**The request**
Quote only the part that opens with the line containing "for (const leaf" and closes with the line containing "if empty is". Keep both of those lines.

**Recorded data**
[start]
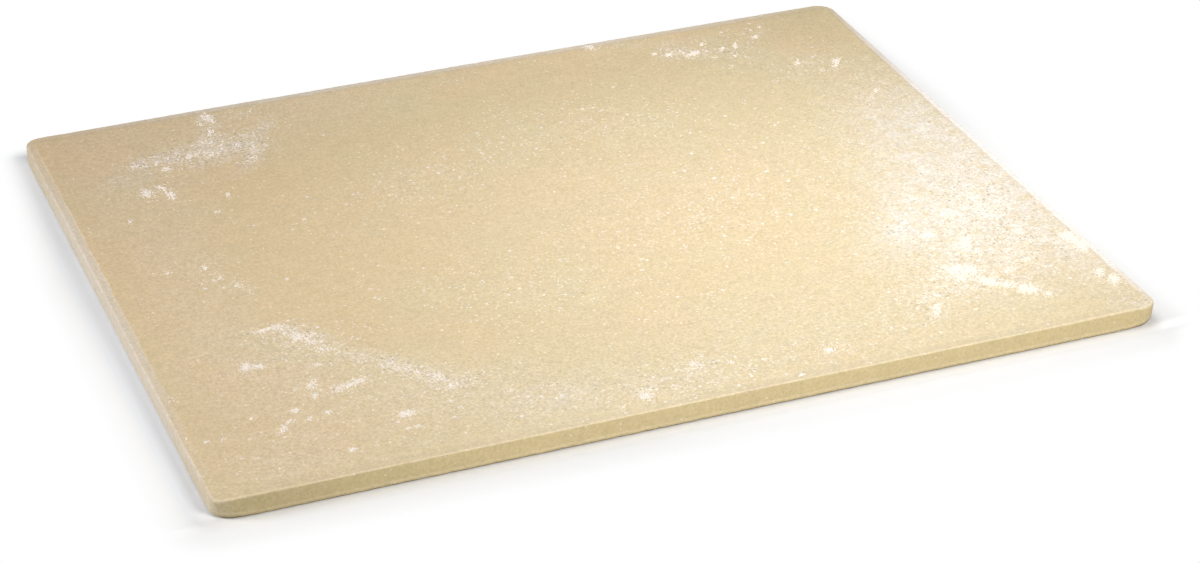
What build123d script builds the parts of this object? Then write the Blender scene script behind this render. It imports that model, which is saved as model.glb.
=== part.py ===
[end]
[start]
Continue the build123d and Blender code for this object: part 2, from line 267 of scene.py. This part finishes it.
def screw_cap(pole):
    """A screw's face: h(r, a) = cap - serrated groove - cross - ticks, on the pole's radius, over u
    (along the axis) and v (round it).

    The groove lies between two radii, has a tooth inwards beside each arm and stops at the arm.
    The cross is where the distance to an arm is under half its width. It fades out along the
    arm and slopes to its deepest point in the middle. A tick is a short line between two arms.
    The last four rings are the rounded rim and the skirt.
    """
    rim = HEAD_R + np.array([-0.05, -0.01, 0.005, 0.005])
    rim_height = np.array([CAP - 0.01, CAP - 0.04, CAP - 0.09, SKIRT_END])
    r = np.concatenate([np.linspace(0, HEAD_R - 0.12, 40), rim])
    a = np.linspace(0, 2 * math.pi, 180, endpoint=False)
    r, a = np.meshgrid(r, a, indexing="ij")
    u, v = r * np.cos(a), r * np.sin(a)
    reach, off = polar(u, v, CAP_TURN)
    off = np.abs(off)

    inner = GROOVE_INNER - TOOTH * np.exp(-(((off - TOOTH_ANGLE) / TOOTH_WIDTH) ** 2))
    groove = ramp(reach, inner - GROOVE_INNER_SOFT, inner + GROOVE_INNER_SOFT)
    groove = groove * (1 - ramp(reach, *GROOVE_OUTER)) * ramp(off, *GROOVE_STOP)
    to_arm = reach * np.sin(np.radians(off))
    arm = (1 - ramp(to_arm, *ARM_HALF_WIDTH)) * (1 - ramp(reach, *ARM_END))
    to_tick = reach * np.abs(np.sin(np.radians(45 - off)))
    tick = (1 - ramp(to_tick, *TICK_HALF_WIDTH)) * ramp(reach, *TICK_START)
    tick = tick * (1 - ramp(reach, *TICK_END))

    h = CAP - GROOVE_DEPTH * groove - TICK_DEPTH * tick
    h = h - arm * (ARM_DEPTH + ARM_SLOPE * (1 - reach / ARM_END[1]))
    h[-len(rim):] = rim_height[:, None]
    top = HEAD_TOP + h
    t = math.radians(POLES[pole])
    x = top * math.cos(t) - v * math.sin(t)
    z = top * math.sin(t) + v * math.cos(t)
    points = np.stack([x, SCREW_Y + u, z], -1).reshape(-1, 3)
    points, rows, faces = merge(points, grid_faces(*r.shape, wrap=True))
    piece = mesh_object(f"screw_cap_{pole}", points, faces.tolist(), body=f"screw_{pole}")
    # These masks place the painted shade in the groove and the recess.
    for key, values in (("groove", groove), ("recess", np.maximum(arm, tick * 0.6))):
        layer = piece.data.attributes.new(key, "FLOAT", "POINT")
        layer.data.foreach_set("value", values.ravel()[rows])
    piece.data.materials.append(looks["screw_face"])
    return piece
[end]
[start]
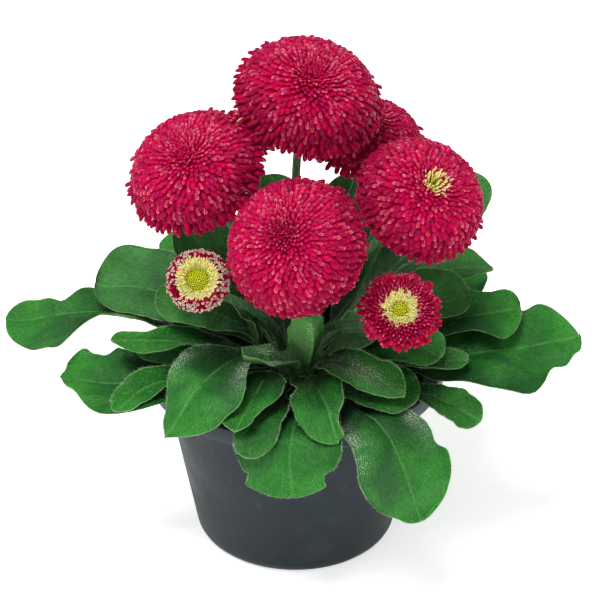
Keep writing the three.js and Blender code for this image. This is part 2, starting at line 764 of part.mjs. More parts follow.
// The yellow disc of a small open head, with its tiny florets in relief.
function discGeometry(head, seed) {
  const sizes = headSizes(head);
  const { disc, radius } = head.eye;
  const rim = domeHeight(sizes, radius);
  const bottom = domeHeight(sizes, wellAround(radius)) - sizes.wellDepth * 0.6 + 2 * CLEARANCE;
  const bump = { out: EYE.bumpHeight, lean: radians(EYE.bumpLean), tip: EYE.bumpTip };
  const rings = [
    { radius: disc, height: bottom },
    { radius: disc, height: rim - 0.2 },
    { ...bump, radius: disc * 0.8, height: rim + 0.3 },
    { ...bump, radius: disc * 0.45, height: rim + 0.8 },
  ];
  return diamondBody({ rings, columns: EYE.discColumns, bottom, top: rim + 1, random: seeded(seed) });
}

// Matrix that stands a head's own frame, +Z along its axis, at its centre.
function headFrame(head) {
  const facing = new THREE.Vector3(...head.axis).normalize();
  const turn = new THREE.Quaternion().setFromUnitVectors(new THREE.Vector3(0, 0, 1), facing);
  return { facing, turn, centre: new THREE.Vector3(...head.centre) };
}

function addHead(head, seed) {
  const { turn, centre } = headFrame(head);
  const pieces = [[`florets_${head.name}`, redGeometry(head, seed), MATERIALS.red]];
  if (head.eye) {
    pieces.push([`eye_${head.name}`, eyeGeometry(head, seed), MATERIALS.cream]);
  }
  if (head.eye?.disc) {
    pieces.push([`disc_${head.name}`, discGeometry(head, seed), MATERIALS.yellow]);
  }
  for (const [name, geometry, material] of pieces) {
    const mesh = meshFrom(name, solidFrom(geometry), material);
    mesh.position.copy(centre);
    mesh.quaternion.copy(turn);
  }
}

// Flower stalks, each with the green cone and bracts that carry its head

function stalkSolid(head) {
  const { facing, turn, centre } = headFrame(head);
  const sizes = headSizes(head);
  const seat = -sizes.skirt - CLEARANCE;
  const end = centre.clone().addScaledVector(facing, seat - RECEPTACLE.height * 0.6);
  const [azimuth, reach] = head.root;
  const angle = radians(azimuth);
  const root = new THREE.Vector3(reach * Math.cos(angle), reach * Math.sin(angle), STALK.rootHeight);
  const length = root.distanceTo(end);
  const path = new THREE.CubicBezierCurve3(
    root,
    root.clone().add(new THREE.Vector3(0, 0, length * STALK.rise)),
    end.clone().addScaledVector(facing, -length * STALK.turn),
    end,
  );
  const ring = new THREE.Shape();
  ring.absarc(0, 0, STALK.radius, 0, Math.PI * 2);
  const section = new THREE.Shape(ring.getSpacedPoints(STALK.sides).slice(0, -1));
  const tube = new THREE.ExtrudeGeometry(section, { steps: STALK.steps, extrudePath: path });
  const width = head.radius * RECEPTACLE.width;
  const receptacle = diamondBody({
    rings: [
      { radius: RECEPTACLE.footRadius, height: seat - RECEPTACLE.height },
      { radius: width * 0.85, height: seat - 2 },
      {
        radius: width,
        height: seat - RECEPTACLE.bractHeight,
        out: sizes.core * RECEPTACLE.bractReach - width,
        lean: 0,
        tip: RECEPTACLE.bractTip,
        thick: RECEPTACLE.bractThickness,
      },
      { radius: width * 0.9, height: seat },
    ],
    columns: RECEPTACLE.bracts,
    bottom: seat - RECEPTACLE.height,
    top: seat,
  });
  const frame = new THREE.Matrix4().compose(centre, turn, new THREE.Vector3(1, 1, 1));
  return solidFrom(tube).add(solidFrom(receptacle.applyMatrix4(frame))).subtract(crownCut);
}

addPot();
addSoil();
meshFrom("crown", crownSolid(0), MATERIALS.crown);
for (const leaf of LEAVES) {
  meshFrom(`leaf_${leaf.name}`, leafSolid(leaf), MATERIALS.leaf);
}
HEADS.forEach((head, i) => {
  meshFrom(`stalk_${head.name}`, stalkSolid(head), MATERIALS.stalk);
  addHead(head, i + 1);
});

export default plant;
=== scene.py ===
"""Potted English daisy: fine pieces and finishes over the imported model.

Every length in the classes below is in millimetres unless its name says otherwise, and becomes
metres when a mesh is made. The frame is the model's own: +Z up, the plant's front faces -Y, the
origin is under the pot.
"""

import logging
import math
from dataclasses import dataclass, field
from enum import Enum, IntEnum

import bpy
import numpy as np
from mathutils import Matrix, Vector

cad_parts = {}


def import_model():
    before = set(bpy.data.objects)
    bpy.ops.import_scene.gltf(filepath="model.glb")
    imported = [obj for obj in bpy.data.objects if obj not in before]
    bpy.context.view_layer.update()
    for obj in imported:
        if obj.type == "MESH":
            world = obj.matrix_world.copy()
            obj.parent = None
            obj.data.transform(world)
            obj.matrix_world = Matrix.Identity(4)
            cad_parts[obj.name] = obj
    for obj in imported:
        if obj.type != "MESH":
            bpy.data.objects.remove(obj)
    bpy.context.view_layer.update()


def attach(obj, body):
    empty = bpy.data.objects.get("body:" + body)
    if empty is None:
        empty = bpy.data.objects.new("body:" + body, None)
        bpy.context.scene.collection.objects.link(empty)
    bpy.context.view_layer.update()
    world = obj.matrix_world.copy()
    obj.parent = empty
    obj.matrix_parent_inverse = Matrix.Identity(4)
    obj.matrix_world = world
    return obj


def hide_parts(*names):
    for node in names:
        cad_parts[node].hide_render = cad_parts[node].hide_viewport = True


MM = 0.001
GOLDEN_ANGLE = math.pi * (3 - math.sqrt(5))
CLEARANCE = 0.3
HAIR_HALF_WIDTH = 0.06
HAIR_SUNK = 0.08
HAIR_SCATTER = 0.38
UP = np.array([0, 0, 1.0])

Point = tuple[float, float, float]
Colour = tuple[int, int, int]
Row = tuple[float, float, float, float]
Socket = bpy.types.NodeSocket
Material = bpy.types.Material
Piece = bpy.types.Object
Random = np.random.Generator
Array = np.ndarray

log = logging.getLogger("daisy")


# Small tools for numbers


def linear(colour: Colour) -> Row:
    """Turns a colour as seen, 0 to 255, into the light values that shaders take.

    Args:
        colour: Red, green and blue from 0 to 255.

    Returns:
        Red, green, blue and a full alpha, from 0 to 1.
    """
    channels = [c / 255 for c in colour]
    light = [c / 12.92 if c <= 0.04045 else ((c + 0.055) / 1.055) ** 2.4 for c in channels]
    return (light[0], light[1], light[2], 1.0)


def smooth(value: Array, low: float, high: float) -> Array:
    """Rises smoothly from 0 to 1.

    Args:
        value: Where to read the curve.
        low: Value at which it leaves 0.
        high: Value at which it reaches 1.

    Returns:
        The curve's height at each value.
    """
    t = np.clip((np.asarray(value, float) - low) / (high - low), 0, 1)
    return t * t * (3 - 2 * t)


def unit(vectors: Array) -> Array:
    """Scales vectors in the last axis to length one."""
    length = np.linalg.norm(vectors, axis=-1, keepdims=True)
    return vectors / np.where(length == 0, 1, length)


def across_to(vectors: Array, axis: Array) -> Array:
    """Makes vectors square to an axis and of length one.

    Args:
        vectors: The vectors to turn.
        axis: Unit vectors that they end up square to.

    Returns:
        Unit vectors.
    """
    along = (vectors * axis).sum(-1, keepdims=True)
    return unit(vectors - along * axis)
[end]
**The answer**
for (const leaf of LEAVES) {
  meshFrom(`leaf_${leaf.name}`, leafSolid(leaf), MATERIALS.leaf);
}
HEADS.forEach((head, i) => {
  meshFrom(`stalk_${head.name}`, stalkSolid(head), MATERIALS.stalk);
  addHead(head, i + 1);
});

export default plant;
=== scene.py ===
"""Potted English daisy: fine pieces and finishes over the imported model.

Every length in the classes below is in millimetres unless its name says otherwise, and becomes
metres when a mesh is made. The frame is the model's own: +Z up, the plant's front faces -Y, the
origin is under the pot.
"""

import logging
import math
from dataclasses import dataclass, field
from enum import Enum, IntEnum

import bpy
import numpy as np
from mathutils import Matrix, Vector

cad_parts = {}


def import_model():
    before = set(bpy.data.objects)
    bpy.ops.import_scene.gltf(filepath="model.glb")
    imported = [obj for obj in bpy.data.objects if obj not in before]
    bpy.context.view_layer.update()
    for obj in imported:
        if obj.type == "MESH":
            world = obj.matrix_world.copy()
            obj.parent = None
            obj.data.transform(world)
            obj.matrix_world = Matrix.Identity(4)
            cad_parts[obj.name] = obj
    for obj in imported:
        if obj.type != "MESH":
            bpy.data.objects.remove(obj)
    bpy.context.view_layer.update()


def attach(obj, body):
    empty = bpy.data.objects.get("body:" + body)
    if empty is None:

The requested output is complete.